→ **PROBLEM REQUIREMENTS**:
Reproduce verbatim the lines up to and including the one with "the boards, feet", starting from the first.

→ **INFORMATION PROVIDED**:
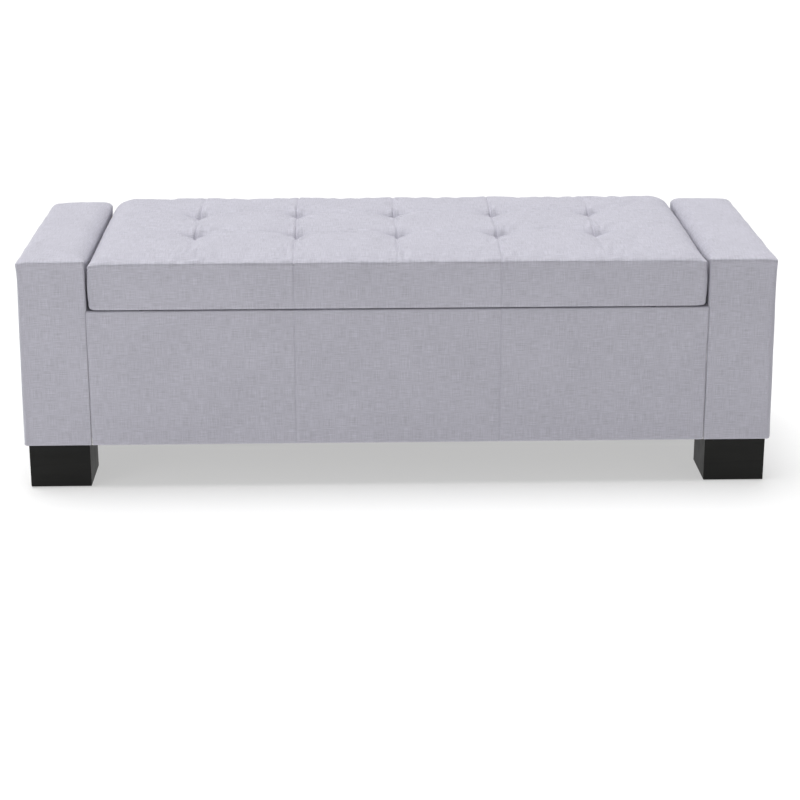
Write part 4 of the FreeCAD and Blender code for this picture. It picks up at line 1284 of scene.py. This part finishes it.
FINISHES = {
    "linen": (linen,),
    "plywood": (wood, "Birch plywood", (0.60, 0.44, 0.27)),
    "softwood": (wood, "Planed pine", (0.66, 0.48, 0.27), 0.6),
    "hardboard": (wood, "Brown fibreboard", (0.30, 0.19, 0.11), 0.85),
    "lacquer": (lacquer,),
    "zinc": (zinc,),
    "foam": (
        plain, "Upholstery foam", (0.62, 0.55, 0.36), (0.80, 0.74, 0.55), 0.9, 0.6, 0.0008
    ),
    "wadding": (
        plain, "White wadding", (0.70, 0.70, 0.70), (0.86, 0.86, 0.86), 0.95, 0.6, 0.001
    ),
    "black felt": (
        plain, "Black non-woven cloth",
        (0.018, 0.018, 0.020), (0.058, 0.058, 0.062), 0.9, 0.5, 0.0004,
    ),
    "rubber": (plain, "Black rubber", (0.015, 0.015, 0.015), (0.028, 0.028, 0.028), 0.6),
    "plastic": (
        plain, "Black moulded plastic", (0.020, 0.020, 0.020), (0.032, 0.032, 0.032), 0.45
    ),
    "twine": (plain, "Waxed twine", (0.55, 0.54, 0.50), (0.75, 0.74, 0.70), 0.7),
    "floor": (lit_floor,),
}
MADE = {}


def finish(name):
    """The named finish, made the first time it is asked for."""
    if name not in MADE:
        maker, *values = FINISHES[name]
        MADE[name] = maker(*values)
    return MADE[name]


SLOT_FINISHES = {
    "plywood": "plywood",
    "softwood": "softwood",
    "hardboard": "hardboard",
    "black_wood": "lacquer",
    "zinc_steel": "zinc",
    "black_rubber": "rubber",
    "glide_plastic": "plastic",
    "twine": "twine",
    "grey_fabric": "linen",
    "foam": "foam",
    "wadding": "wadding",
    "black_felt": "black felt",
}


class BENCH_OT_finishes(bpy.types.Operator):
    """Gives the boards, feet and hardware that keep their CAD shapes their finishes."""

    bl_idname = "bench.finishes"
    bl_label = "Board and metal finishes"

    def execute(self, context):
        slots = {entry["node"]: entry["material_slot"] for entry in frame["record"]["subparts"]}
        for name, obj in NODES.items():
            if not obj.material_slots:
                obj.data.materials.append(None)
            for slot in obj.material_slots:
                slot.material = finish(SLOT_FINISHES[slots[name]])
        return {"FINISHED"}


FLOOR_REACH = 300.0
EYE_PLACE = (-0.0823, -3.5354, 1.2402)
EYE_TURN = (math.pi / 2 - 0.3161, 0.0012, -0.026)


class BENCH_OT_stage(bpy.types.Operator):
    """Sets the floor, the soft studio light and the camera."""

    bl_idname = "bench.stage"
    bl_label = "Floor, lights and camera"

    def execute(self, context):
        s = context.scene.bench_stage
        ends = np.linspace(-FLOOR_REACH, FLOOR_REACH, 9)
        gx, gy = np.meshgrid(ends, ends, indexing="ij")
        points = np.stack([gx, gy, np.zeros_like(gx)], axis=-1).reshape(-1, 3)
        mesh = bpy.data.meshes.new("floor")
        mesh.from_pydata(points.tolist(), [], grid_quads(9, 9).tolist())
        mesh.materials.append(finish("floor"))
        floor = bpy.data.objects.new("floor", mesh)
        context.scene.collection.objects.link(floor)

        world = bpy.data.worlds.new("Even surround")
        world.use_nodes = True
        back = world.node_tree.nodes["Background"]
        tree = world.node_tree
        where = tree.nodes.new("ShaderNodeTexCoord")
        split = tree.nodes.new("ShaderNodeSeparateXYZ")
        fade = tree.nodes.new("ShaderNodeMapRange")
        for label, value in (
            ("From Min", 0.06), ("From Max", 0.17), ("To Min", 1.05), ("To Max", s.surround)
        ):
            fade.inputs[label].default_value = value
        tree.links.new(where.outputs["Generated"], split.inputs[0])
        tree.links.new(split.outputs["Z"], fade.inputs["Value"])
        tree.links.new(fade.outputs["Result"], back.inputs["Strength"])
        back.inputs["Color"].default_value = (1.0, 1.0, 1.0, 1.0)
        context.scene.world = world
        context.scene.view_settings.view_transform = "Standard"

        above = bpy.data.lights.new("overhead", "SUN")
        above.angle = math.radians(44)
        above.energy = s.overhead
        beside = bpy.data.lights.new("from_left", "AREA")
        beside.shape = "DISK"
        beside.size = 0.9
        beside.energy = s.side
        for light, place, turn in (
            (above, (0.0, 0.0, 3.0), (-9, -7, 0)),
            (beside, (-1.75, -1.45, 0.75), (76, 0, -50)),
        ):
            lamp = bpy.data.objects.new(light.name, light)
            lamp.location = place
            lamp.rotation_euler = [math.radians(angle) for angle in turn]
            context.scene.collection.objects.link(lamp)

        camera = bpy.data.cameras.new("view")
        camera.sensor_width = 36.0
        camera.lens = s.lens
        camera.clip_end = 1000.0
        eye = bpy.data.objects.new("view", camera)
        eye.location = EYE_PLACE
        eye.rotation_euler = EYE_TURN
        context.scene.collection.objects.link(eye)
        context.scene.camera = eye
        return {"FINISHED"}


OPERATORS = (
    BENCH_OT_lid,
    BENCH_OT_arms,
    BENCH_OT_box_panels,
    BENCH_OT_linings,
    BENCH_OT_finishes,
    BENCH_OT_stage,
)
SETTINGS = {
    "bench_cloth": ClothSettings,
    "bench_lid": LidSettings,
    "bench_arm": ArmSettings,
    "bench_stage": StageSettings,
}


class BENCH_PT_panel(bpy.types.Panel):
    """The bench's settings and the buttons that build it."""

    bl_label = "Storage bench"
    bl_idname = "BENCH_PT_panel"
    bl_space_type = "VIEW_3D"
    bl_region_type = "UI"
    bl_category = "Bench"

    def draw(self, context):
        for name, group in SETTINGS.items():
            box = self.layout.box()
            for prop in group.__annotations__:
                box.prop(getattr(context.scene, name), prop)
        for operator in OPERATORS:
            self.layout.operator(operator.bl_idname)


def register():
    """Registers the settings, operators and panel."""
    for name, group in SETTINGS.items():
        bpy.utils.register_class(group)
        setattr(bpy.types.Scene, name, bpy.props.PointerProperty(type=group))
    for operator in OPERATORS:
        bpy.utils.register_class(operator)
    bpy.utils.register_class(BENCH_PT_panel)


def unregister():
    """Takes the panel, operators and settings away again."""
    bpy.utils.unregister_class(BENCH_PT_panel)
    for operator in reversed(OPERATORS):
        bpy.utils.unregister_class(operator)
    for name, group in reversed(SETTINGS.items()):
        delattr(bpy.types.Scene, name)
        bpy.utils.unregister_class(group)


def main():
    """Builds the whole bench."""
    register()
    for operator in OPERATORS:
        area, name = operator.bl_idname.split(".")
        if getattr(getattr(bpy.ops, area), name)() != {"FINISHED"}:
            raise RuntimeError(f"{operator.bl_label} wasn't finished")


if __name__ == "__main__":
    main()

→ **OUTPUT OF THE EXERCISE**:
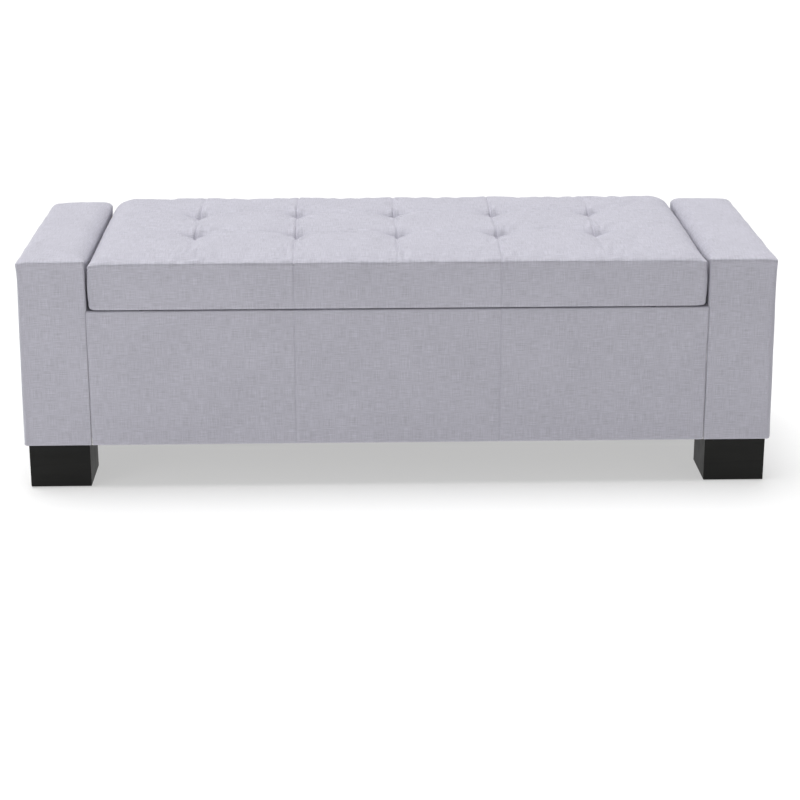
Write part 4 of the FreeCAD and Blender code for this picture. It picks up at line 1284 of scene.py. This part finishes it.
FINISHES = {
    "linen": (linen,),
    "plywood": (wood, "Birch plywood", (0.60, 0.44, 0.27)),
    "softwood": (wood, "Planed pine", (0.66, 0.48, 0.27), 0.6),
    "hardboard": (wood, "Brown fibreboard", (0.30, 0.19, 0.11), 0.85),
    "lacquer": (lacquer,),
    "zinc": (zinc,),
    "foam": (
        plain, "Upholstery foam", (0.62, 0.55, 0.36), (0.80, 0.74, 0.55), 0.9, 0.6, 0.0008
    ),
    "wadding": (
        plain, "White wadding", (0.70, 0.70, 0.70), (0.86, 0.86, 0.86), 0.95, 0.6, 0.001
    ),
    "black felt": (
        plain, "Black non-woven cloth",
        (0.018, 0.018, 0.020), (0.058, 0.058, 0.062), 0.9, 0.5, 0.0004,
    ),
    "rubber": (plain, "Black rubber", (0.015, 0.015, 0.015), (0.028, 0.028, 0.028), 0.6),
    "plastic": (
        plain, "Black moulded plastic", (0.020, 0.020, 0.020), (0.032, 0.032, 0.032), 0.45
    ),
    "twine": (plain, "Waxed twine", (0.55, 0.54, 0.50), (0.75, 0.74, 0.70), 0.7),
    "floor": (lit_floor,),
}
MADE = {}


def finish(name):
    """The named finish, made the first time it is asked for."""
    if name not in MADE:
        maker, *values = FINISHES[name]
        MADE[name] = maker(*values)
    return MADE[name]


SLOT_FINISHES = {
    "plywood": "plywood",
    "softwood": "softwood",
    "hardboard": "hardboard",
    "black_wood": "lacquer",
    "zinc_steel": "zinc",
    "black_rubber": "rubber",
    "glide_plastic": "plastic",
    "twine": "twine",
    "grey_fabric": "linen",
    "foam": "foam",
    "wadding": "wadding",
    "black_felt": "black felt",
}


class BENCH_OT_finishes(bpy.types.Operator):
    """Gives the boards, feet and hardware that keep their CAD shapes their finishes."""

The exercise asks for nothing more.